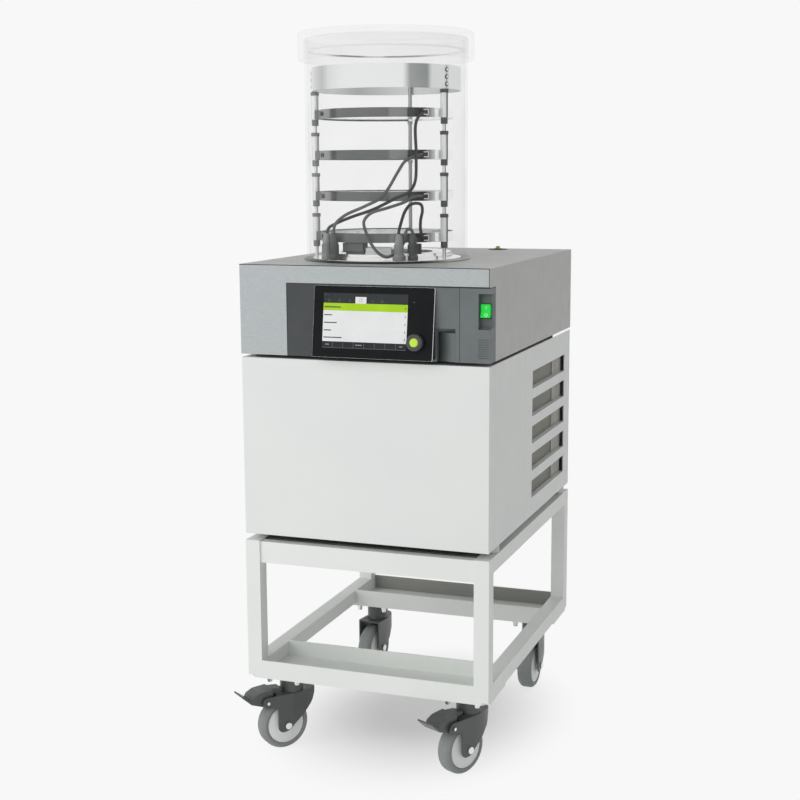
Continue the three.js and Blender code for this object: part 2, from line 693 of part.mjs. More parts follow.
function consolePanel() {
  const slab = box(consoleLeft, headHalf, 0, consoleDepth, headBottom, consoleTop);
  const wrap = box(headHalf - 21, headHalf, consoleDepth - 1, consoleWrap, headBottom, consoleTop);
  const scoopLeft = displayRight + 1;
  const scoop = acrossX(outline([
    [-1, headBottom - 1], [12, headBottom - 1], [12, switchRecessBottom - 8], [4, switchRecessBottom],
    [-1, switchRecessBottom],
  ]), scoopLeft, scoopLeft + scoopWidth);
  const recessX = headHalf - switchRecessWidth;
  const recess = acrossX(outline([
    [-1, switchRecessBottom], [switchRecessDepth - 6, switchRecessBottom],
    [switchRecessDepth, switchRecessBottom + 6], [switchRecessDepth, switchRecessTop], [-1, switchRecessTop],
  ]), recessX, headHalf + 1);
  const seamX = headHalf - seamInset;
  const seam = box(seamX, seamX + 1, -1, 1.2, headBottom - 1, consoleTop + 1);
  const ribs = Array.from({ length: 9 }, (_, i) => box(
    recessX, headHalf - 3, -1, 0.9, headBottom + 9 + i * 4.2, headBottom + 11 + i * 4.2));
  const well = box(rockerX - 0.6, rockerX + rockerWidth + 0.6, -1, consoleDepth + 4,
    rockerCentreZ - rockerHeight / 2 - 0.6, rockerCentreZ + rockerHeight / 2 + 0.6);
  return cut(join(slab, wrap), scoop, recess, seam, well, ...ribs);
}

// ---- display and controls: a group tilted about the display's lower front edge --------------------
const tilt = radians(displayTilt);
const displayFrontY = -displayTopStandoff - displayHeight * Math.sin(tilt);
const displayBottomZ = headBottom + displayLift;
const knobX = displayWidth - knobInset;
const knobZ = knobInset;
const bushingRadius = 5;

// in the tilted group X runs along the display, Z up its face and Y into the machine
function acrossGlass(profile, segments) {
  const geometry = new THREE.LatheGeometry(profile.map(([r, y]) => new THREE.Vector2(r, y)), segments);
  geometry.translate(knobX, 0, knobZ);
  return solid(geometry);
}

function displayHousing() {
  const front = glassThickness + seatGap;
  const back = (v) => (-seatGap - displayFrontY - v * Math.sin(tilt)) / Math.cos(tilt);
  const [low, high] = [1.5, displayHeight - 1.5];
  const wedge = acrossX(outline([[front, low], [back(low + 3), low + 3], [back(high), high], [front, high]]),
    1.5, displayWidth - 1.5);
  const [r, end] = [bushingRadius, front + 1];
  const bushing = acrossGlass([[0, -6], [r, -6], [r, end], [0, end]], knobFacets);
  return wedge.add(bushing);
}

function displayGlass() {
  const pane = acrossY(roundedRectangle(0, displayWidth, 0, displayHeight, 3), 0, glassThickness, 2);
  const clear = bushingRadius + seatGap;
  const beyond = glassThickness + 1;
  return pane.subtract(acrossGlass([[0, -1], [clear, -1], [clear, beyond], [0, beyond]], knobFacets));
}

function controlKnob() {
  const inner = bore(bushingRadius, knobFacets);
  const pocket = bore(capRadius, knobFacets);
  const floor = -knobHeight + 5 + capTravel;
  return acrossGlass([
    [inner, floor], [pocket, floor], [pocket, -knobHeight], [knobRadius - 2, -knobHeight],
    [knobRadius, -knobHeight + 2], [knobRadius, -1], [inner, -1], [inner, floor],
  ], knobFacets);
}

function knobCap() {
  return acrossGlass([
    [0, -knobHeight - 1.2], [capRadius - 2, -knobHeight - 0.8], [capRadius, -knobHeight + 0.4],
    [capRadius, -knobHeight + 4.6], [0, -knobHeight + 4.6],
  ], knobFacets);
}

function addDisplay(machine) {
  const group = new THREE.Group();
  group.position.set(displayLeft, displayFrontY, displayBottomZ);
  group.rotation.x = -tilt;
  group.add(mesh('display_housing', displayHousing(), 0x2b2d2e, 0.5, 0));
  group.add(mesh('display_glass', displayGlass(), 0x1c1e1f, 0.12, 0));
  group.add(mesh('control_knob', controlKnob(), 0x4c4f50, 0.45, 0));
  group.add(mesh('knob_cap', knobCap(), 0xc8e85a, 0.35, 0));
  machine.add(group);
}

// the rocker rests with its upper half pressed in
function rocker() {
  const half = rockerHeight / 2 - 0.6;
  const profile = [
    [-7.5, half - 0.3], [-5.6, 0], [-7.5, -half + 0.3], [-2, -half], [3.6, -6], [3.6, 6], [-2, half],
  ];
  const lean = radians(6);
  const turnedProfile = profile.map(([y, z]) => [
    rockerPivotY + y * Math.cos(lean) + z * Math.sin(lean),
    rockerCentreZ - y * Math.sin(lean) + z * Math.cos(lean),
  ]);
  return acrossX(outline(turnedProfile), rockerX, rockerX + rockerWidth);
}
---
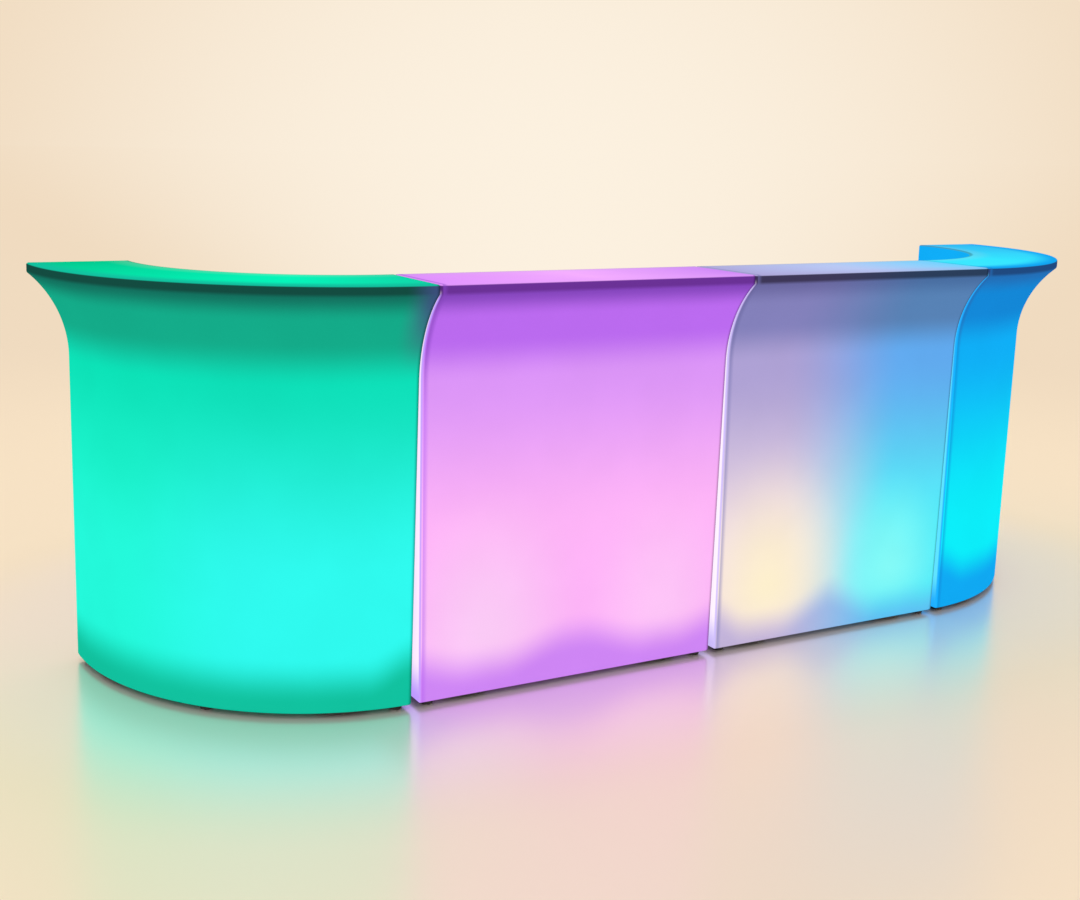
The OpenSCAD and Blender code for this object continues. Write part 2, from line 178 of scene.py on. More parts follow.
...
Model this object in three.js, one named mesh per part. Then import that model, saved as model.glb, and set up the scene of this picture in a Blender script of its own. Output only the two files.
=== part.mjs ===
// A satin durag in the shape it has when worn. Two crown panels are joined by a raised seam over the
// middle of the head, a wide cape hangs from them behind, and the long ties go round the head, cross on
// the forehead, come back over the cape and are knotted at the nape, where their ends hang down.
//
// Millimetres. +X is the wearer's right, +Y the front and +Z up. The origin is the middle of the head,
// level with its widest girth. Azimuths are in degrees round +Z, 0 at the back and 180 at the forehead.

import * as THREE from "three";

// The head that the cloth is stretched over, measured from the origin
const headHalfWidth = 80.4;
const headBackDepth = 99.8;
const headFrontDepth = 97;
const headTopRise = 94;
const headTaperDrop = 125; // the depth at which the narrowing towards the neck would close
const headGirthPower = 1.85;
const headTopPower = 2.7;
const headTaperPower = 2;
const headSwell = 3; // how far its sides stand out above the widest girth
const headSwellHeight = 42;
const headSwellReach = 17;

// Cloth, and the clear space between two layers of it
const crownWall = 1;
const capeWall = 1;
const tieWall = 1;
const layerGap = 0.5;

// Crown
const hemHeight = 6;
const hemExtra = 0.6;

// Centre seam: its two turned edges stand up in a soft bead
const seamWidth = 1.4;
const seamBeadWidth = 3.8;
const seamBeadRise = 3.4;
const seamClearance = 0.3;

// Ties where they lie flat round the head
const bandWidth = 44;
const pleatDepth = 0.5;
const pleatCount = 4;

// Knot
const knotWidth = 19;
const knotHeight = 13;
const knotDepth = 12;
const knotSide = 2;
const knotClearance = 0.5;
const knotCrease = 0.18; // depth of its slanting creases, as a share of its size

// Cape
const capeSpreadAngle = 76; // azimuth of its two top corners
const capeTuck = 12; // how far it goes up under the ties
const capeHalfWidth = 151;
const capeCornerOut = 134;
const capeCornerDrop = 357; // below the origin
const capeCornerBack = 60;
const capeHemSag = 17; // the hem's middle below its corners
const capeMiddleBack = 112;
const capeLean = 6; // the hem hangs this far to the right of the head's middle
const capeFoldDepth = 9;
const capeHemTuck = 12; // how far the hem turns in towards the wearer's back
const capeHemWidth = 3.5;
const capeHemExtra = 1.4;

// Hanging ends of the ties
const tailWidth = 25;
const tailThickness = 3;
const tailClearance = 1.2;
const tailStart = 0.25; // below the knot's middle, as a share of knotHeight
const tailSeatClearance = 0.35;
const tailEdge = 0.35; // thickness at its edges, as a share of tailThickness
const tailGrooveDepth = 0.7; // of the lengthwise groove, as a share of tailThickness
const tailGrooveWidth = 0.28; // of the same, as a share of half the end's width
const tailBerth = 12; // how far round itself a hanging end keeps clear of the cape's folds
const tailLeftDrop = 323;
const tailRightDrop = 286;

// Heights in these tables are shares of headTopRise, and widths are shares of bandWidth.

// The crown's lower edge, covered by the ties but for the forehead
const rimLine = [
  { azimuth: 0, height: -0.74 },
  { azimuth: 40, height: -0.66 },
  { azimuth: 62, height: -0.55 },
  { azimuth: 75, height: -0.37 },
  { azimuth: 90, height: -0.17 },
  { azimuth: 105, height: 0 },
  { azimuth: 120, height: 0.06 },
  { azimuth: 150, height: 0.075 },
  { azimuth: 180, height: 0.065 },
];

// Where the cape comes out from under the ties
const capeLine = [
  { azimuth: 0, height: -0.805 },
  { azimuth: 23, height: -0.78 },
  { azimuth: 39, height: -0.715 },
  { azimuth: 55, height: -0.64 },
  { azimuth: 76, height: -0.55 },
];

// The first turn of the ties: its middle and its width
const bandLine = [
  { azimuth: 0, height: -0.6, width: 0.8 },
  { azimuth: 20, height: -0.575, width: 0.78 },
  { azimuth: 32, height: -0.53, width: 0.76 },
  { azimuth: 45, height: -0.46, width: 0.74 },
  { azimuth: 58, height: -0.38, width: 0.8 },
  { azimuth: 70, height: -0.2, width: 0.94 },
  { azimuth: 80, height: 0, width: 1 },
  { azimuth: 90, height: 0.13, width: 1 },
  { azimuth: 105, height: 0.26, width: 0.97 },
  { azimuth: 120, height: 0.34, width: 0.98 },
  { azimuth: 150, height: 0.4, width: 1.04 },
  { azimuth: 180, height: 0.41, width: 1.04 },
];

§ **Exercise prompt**
In the material above, find the lines that contain "import" and show them.

§ **Result of the task**
Model this object in three.js, one named mesh per part. Then import that model, saved as model.glb, and set up the scene of this picture in a Blender script of its own. Output only the two files.
import * as THREE from "three";